В ту пору по мастерской он ходил в красной косоворотке и черных штанах, заправленных в высокие сапоги, и был похож то ли на Разина, то ли на Ивана Болотникова. Крепкий, ладно сбитый, с красивым, обрамленным короткой темной бородкой лицом, острыми карими глазами, Коненков и впрямь предназначен верховодить людьми. И внешностью и характером он под стать Разину. Он любил в старости полушутливо намекнуть на эту кровную связь: «На свете было три богатыря — Ермак Тимофеевич, Степан Тимофеевич, Сергей Тимофеевич».

Его чары уже тогда распространялись на многих.
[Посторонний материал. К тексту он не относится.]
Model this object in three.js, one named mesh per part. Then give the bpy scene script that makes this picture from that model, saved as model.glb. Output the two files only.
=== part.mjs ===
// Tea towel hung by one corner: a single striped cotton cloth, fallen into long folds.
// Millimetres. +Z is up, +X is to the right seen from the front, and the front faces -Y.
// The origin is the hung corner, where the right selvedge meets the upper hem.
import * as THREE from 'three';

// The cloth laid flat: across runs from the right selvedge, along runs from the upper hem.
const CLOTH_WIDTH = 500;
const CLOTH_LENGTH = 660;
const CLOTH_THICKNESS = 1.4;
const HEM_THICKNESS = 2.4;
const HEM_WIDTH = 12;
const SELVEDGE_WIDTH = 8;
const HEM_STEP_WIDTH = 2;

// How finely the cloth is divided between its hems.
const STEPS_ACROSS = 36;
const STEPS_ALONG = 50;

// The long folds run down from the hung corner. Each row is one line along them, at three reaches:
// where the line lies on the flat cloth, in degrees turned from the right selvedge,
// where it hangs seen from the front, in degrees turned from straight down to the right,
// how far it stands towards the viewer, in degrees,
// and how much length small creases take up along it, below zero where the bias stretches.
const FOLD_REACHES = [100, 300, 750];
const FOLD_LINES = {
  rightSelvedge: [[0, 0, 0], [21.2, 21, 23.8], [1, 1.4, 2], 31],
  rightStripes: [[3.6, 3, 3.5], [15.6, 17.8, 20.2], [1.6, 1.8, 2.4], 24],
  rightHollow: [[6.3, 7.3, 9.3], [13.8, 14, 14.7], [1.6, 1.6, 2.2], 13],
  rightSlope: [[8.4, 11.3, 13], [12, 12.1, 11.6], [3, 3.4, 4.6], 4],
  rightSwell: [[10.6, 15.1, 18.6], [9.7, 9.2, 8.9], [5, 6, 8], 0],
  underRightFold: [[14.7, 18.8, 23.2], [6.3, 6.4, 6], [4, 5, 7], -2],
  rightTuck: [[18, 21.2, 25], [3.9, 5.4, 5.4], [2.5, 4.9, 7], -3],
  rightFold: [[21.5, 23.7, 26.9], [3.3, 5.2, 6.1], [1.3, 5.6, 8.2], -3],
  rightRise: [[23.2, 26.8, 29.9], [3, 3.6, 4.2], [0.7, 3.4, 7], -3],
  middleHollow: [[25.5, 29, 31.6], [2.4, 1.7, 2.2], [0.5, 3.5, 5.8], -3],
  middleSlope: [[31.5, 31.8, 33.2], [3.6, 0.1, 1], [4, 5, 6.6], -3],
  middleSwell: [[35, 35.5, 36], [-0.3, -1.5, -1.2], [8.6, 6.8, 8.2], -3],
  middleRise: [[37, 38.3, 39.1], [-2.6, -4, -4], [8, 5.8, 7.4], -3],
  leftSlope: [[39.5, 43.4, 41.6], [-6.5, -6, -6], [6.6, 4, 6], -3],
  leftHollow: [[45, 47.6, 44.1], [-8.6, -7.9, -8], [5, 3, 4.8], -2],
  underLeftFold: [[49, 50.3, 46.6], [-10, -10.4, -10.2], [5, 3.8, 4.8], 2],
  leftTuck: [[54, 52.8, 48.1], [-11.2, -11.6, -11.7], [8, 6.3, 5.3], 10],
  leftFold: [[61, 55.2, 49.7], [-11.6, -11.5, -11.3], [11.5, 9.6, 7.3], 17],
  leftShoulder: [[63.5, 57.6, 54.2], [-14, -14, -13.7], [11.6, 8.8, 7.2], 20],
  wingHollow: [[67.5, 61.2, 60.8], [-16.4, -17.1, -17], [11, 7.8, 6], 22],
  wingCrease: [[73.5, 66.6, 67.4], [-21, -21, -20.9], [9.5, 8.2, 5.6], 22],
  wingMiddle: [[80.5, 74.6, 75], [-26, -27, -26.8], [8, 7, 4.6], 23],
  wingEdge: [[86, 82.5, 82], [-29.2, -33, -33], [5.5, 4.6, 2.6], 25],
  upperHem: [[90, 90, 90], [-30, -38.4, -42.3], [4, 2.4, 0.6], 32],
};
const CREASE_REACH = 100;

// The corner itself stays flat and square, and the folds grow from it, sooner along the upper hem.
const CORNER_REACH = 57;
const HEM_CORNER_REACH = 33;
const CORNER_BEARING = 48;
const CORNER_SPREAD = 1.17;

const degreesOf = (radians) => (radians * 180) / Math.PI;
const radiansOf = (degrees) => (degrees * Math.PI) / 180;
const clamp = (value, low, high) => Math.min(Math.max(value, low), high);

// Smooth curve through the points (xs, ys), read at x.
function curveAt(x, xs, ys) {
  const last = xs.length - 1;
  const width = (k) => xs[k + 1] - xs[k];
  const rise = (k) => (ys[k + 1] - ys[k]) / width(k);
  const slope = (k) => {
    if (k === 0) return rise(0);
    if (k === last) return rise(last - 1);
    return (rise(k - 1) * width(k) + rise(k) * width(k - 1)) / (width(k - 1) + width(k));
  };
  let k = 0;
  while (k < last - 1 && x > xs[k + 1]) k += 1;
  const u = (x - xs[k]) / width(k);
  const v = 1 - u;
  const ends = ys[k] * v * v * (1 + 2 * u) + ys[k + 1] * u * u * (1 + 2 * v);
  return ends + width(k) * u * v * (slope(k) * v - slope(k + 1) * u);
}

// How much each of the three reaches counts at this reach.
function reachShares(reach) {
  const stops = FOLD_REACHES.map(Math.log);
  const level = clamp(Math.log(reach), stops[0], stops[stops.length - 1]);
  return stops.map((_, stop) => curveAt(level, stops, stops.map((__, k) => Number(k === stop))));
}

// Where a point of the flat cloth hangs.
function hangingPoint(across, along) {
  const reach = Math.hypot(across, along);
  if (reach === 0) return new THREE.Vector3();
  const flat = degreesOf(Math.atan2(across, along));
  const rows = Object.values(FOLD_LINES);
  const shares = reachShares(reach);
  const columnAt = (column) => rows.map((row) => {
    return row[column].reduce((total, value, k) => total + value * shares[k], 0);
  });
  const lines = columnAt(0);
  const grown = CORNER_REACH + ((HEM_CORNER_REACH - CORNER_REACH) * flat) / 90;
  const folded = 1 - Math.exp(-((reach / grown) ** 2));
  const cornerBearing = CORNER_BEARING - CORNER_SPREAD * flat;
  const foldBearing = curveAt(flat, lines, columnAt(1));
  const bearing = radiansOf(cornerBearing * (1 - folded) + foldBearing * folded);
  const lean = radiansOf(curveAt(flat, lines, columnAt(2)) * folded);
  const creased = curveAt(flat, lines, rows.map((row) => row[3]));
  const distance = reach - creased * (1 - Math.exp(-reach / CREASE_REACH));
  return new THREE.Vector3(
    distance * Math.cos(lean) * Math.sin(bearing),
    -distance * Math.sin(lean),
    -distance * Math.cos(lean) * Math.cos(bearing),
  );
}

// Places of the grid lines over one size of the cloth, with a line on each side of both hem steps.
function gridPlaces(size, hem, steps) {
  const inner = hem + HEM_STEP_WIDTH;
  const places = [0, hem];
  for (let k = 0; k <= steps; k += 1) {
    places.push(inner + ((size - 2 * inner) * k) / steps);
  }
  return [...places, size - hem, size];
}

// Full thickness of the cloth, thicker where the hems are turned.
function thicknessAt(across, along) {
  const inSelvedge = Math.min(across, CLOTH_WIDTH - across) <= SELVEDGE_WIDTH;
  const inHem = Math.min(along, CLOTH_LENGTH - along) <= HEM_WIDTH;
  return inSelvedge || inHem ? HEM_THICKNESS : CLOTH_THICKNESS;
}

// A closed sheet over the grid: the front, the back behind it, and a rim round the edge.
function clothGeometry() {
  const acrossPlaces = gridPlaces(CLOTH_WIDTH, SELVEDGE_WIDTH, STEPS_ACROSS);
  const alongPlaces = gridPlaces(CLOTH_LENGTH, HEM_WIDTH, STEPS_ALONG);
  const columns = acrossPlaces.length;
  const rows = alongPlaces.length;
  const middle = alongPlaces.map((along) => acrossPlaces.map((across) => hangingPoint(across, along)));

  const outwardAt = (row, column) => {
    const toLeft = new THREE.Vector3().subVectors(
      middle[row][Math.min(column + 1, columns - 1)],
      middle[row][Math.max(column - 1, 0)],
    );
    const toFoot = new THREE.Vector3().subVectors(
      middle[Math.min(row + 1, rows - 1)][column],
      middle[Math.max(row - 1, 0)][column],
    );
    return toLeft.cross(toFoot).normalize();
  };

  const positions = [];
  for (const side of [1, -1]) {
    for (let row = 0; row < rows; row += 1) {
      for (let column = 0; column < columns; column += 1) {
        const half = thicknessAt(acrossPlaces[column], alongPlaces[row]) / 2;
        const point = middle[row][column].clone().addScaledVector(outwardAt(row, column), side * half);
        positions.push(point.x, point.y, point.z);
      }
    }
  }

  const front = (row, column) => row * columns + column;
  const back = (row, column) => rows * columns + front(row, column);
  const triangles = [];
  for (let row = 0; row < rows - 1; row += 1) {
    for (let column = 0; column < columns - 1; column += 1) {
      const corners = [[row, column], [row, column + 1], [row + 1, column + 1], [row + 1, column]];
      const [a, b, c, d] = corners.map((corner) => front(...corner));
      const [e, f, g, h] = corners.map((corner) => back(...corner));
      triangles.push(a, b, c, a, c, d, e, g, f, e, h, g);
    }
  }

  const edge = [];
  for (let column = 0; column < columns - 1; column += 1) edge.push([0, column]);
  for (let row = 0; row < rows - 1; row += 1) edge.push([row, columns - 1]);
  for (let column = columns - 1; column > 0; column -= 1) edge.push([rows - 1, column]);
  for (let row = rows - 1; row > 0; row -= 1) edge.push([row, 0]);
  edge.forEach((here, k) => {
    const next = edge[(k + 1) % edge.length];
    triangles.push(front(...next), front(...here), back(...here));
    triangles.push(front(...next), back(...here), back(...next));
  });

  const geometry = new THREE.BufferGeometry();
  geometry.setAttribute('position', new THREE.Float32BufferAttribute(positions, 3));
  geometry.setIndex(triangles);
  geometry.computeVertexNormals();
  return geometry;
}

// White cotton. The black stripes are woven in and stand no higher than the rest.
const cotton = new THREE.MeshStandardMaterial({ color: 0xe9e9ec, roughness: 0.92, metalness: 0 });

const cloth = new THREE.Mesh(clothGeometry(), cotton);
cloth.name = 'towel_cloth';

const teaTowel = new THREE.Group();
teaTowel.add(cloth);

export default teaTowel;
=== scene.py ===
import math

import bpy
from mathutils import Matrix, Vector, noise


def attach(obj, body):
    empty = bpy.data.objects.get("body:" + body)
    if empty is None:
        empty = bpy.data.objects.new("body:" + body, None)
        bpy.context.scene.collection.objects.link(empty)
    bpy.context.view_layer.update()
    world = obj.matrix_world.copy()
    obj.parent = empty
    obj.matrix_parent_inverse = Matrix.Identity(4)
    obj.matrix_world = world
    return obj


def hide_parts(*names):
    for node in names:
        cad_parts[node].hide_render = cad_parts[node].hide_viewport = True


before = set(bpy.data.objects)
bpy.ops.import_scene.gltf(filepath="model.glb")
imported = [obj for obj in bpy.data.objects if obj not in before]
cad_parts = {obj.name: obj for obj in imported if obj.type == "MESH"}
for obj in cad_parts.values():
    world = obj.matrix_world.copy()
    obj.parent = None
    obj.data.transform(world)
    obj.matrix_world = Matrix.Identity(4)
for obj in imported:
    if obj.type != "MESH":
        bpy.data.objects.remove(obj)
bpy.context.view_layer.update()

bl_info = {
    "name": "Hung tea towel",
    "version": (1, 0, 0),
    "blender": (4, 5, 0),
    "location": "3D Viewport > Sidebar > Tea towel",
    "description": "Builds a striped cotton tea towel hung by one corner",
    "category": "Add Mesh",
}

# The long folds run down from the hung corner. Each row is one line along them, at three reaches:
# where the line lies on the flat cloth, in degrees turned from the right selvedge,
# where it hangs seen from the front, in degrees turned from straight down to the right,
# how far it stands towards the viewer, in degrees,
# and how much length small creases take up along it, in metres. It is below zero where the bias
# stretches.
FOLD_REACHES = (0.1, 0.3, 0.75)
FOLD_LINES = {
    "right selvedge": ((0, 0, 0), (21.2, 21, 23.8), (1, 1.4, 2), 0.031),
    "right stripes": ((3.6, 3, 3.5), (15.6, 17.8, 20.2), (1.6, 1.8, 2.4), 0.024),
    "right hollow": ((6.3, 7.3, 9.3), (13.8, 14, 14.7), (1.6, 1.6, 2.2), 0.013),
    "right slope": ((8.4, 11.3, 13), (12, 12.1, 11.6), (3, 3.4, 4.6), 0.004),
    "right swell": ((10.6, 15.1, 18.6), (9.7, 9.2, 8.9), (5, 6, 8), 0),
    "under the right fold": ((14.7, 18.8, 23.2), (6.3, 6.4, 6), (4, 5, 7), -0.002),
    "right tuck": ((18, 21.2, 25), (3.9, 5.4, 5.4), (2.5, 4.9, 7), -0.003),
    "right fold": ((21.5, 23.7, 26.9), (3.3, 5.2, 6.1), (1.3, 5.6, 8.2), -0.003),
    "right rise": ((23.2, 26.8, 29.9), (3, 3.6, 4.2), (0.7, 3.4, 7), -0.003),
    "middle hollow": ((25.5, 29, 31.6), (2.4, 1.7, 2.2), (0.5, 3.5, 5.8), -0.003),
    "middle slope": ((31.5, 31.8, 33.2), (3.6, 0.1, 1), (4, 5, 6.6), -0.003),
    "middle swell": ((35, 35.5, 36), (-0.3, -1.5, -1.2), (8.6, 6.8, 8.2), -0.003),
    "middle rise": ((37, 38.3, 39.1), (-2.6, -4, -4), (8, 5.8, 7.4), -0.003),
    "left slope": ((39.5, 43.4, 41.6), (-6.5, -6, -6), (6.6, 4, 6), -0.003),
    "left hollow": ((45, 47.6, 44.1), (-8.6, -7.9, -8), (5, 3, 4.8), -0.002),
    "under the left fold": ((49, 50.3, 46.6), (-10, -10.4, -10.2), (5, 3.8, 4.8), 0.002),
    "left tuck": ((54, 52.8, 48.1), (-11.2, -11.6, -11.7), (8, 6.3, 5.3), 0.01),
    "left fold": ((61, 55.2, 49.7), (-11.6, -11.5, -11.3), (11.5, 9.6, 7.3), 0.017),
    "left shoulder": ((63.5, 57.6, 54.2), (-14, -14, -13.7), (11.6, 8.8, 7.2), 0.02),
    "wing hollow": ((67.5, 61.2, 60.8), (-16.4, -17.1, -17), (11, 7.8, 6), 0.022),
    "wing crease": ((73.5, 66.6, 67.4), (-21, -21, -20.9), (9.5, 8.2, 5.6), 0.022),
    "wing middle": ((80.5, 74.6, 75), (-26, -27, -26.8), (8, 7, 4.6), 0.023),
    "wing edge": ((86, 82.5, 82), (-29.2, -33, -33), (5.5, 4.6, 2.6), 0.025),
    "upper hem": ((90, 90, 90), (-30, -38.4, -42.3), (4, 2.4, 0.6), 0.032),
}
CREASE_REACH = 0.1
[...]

Как только угнездился в пресненской обители, завлек туда через знакомых музыкантов Ромашкова и Тазавровского выпускников Московской консерватории композитора Ивана Шведова и его брата, пианиста Дмитрия Шведова, впоследствии дирижера Тбилисской оперы. Иван пел, подражая Шаляпину, Дмитрий ему аккомпанировал. Молодой композитор до страсти любил Даргомыжского и всякий раз для начала пел арию Мельника, повторяя мизансцены, жесты, даже мимику Федора Ивановича. Представление разыгрывалось вокруг стола-пня, стоявшего в центре просторной, высокой, чем-то похожей в эти вечерние часы на театральные подмостки мастерской. От висящей под потолком керосиновой лампы на пол мастерской упал полукруг золотого света. Иван Шведов, небольшого роста, кряжистый, с всклокоченными волосами, мечется по мастерской. В черных сумерках он и впрямь кажется несчастным Мельником из пушкинской драмы.
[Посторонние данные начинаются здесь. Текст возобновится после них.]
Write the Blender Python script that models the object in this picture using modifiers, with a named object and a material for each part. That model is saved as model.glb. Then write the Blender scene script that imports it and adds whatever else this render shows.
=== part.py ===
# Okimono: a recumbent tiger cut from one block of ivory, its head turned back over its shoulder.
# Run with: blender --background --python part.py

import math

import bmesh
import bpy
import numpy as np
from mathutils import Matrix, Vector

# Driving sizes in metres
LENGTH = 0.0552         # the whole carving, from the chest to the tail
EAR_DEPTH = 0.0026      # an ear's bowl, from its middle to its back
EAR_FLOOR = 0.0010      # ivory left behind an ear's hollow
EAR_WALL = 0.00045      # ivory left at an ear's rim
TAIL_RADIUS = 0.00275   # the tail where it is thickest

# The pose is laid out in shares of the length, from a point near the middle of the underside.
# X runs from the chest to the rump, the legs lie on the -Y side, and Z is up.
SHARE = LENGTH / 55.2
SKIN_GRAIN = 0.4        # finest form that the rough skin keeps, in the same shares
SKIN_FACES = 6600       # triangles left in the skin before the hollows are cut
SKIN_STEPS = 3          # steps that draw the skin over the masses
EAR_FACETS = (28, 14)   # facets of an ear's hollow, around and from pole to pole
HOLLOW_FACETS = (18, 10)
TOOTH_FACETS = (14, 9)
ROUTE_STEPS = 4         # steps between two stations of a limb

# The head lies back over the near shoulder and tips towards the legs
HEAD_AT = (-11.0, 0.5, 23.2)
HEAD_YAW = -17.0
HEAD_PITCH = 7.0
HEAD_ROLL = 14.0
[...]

Этот его коронный номер встречался криками «браво, брависсимо!», «ура!», «молодец!». В студии на Пресне собирались к вечеру тогдашние московские знаменитости — художники Кончаловский, Машков, Лентулов, Якулов, скульпторы Бромирский, Ефимов, молодой способный Георгий Мотовилов, вскоре ставший помощником Сергея Тимофеевича, учившийся некогда у Коненкова Митрофан Рукавишников и его брат поэт Иван Рукавишников.

Шведовы профессионально исполняли «Блоху» и арии из «Бориса Годунова» Мусоргского, а также некоторые сочинения Ивана Шведова, по преимуществу — романсы, после чего шла «самодеятельность». Душевно, со вкусом пели Кончаловский и Машков, выступал с музыкальными эксцентрическими номерами Иван Семенович Ефимов — в будущем известный кукольник. В конце вечера, подчиняясь общему воодушевлению, сам Коненков брал в руки необычную гармошку с предлинными круглыми мехами вроде животика дракона из бумаги, что продают на Сухаревском рынке китайцы.

Распустив в полтора аршина мехи, заливчато запела, зазвенела, заухала гармонь: «Эх барыня, барыня! Сударыня-барыня». Все пошли в пляс. На прощание вдвоем с дядей Григорием негромко, проникновенно, под гармонь же спели печальную народную песню.

Прошло время прекрасное —
Уж зимняя пора,
И мы, друзья несчастные,
Завянем, как трава…

Как и в былые времена, у Коненкова музицировали скрипачи Минули и Ромашков. Появился и новый музыкант, поклонник скульптуры скрипач Сибор. В мастерской танцевала, и не однажды, Айседора Дункан. Старые друзья — Коненков, Денисов, Минули, Рахманов — стали поговаривать об осуществлении идеи синтеза музыки и скульптуры: «Ведь то, что не удалось до конца провести в жизнь в Греции, можно осуществить здесь, в студии на Пресне». Эти разговоры натолкнули Коненкова на мысль о выставке.